■ EXERCISE DETAILS:
Write out each line of the material again, word for word.
[START]
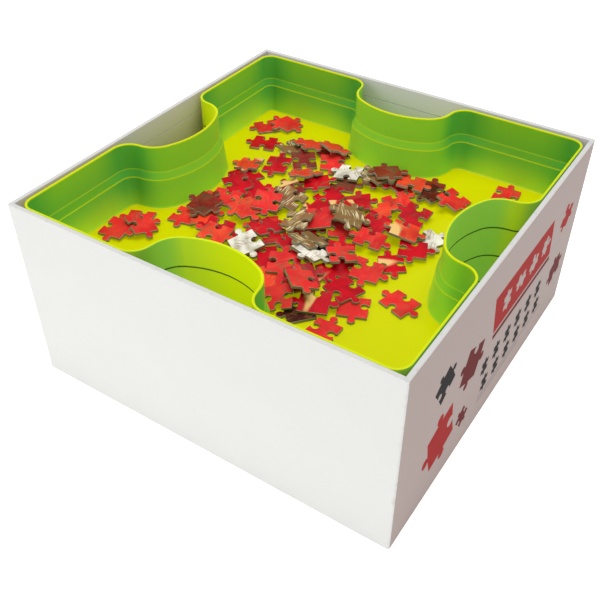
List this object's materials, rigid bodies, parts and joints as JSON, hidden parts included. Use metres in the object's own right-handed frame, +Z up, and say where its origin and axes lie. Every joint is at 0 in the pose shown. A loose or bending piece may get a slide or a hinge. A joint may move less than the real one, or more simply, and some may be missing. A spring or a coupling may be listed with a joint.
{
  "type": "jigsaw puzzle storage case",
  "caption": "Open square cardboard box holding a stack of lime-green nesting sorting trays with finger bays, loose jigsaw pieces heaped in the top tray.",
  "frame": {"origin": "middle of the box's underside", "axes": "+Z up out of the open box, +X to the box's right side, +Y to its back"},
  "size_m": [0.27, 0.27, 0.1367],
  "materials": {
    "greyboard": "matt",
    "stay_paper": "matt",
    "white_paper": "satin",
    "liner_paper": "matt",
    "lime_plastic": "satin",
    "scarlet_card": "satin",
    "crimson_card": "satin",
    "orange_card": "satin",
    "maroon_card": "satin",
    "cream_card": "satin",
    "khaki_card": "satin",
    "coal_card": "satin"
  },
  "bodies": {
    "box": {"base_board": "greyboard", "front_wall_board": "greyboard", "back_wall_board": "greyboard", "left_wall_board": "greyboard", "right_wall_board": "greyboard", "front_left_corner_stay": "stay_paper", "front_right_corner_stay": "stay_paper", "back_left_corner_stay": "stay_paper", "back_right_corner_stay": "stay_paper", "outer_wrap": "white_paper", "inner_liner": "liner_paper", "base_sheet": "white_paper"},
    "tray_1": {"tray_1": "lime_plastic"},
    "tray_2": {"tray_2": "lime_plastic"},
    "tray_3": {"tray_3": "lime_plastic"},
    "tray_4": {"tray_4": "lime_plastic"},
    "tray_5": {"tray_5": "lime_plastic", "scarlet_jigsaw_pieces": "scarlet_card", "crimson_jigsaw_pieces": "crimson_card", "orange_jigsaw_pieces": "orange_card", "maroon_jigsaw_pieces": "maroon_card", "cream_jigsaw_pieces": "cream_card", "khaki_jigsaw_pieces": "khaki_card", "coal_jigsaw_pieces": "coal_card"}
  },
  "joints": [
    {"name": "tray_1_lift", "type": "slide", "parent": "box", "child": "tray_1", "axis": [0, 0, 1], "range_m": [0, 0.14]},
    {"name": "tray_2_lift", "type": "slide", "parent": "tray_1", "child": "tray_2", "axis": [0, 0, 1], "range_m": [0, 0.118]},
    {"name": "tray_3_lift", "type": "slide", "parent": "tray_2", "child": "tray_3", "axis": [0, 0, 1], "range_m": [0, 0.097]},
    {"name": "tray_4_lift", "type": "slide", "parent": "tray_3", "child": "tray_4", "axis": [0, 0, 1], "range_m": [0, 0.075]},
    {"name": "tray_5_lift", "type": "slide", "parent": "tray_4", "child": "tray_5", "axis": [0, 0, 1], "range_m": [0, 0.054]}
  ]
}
[END]
■ OUTPUT FOR THIS EXERCISE:
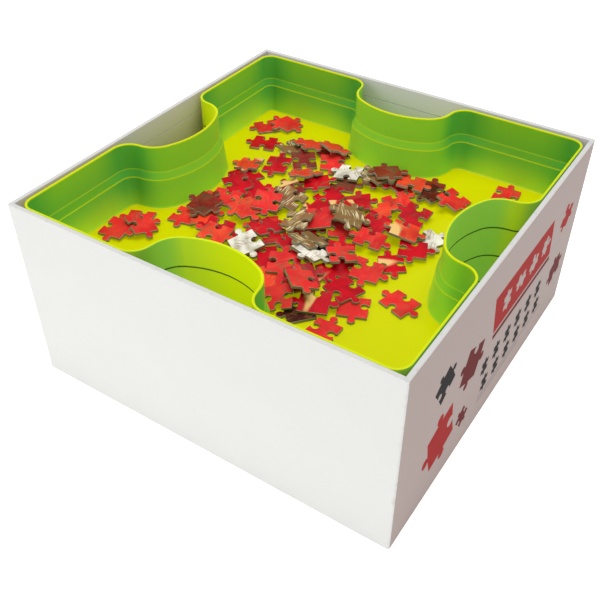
List this object's materials, rigid bodies, parts and joints as JSON, hidden parts included. Use metres in the object's own right-handed frame, +Z up, and say where its origin and axes lie. Every joint is at 0 in the pose shown. A loose or bending piece may get a slide or a hinge. A joint may move less than the real one, or more simply, and some may be missing. A spring or a coupling may be listed with a joint.
{
  "type": "jigsaw puzzle storage case",
  "caption": "Open square cardboard box holding a stack of lime-green nesting sorting trays with finger bays, loose jigsaw pieces heaped in the top tray.",
  "frame": {"origin": "middle of the box's underside", "axes": "+Z up out of the open box, +X to the box's right side, +Y to its back"},
  "size_m": [0.27, 0.27, 0.1367],
  "materials": {
    "greyboard": "matt",
    "stay_paper": "matt",
    "white_paper": "satin",
    "liner_paper": "matt",
    "lime_plastic": "satin",
    "scarlet_card": "satin",
    "crimson_card": "satin",
    "orange_card": "satin",
    "maroon_card": "satin",
    "cream_card": "satin",
    "khaki_card": "satin",
    "coal_card": "satin"
  },
  "bodies": {
    "box": {"base_board": "greyboard", "front_wall_board": "greyboard", "back_wall_board": "greyboard", "left_wall_board": "greyboard", "right_wall_board": "greyboard", "front_left_corner_stay": "stay_paper", "front_right_corner_stay": "stay_paper", "back_left_corner_stay": "stay_paper", "back_right_corner_stay": "stay_paper", "outer_wrap": "white_paper", "inner_liner": "liner_paper", "base_sheet": "white_paper"},
    "tray_1": {"tray_1": "lime_plastic"},
    "tray_2": {"tray_2": "lime_plastic"},
    "tray_3": {"tray_3": "lime_plastic"},
    "tray_4": {"tray_4": "lime_plastic"},
    "tray_5": {"tray_5": "lime_plastic", "scarlet_jigsaw_pieces": "scarlet_card", "crimson_jigsaw_pieces": "crimson_card", "orange_jigsaw_pieces": "orange_card", "maroon_jigsaw_pieces": "maroon_card", "cream_jigsaw_pieces": "cream_card", "khaki_jigsaw_pieces": "khaki_card", "coal_jigsaw_pieces": "coal_card"}
  },
  "joints": [
    {"name": "tray_1_lift", "type": "slide", "parent": "box", "child": "tray_1", "axis": [0, 0, 1], "range_m": [0, 0.14]},
    {"name": "tray_2_lift", "type": "slide", "parent": "tray_1", "child": "tray_2", "axis": [0, 0, 1], "range_m": [0, 0.118]},
    {"name": "tray_3_lift", "type": "slide", "parent": "tray_2", "child": "tray_3", "axis": [0, 0, 1], "range_m": [0, 0.097]},
    {"name": "tray_4_lift", "type": "slide", "parent": "tray_3", "child": "tray_4", "axis": [0, 0, 1], "range_m": [0, 0.075]},
    {"name": "tray_5_lift", "type": "slide", "parent": "tray_4", "child": "tray_5", "axis": [0, 0, 1], "range_m": [0, 0.054]}
  ]
}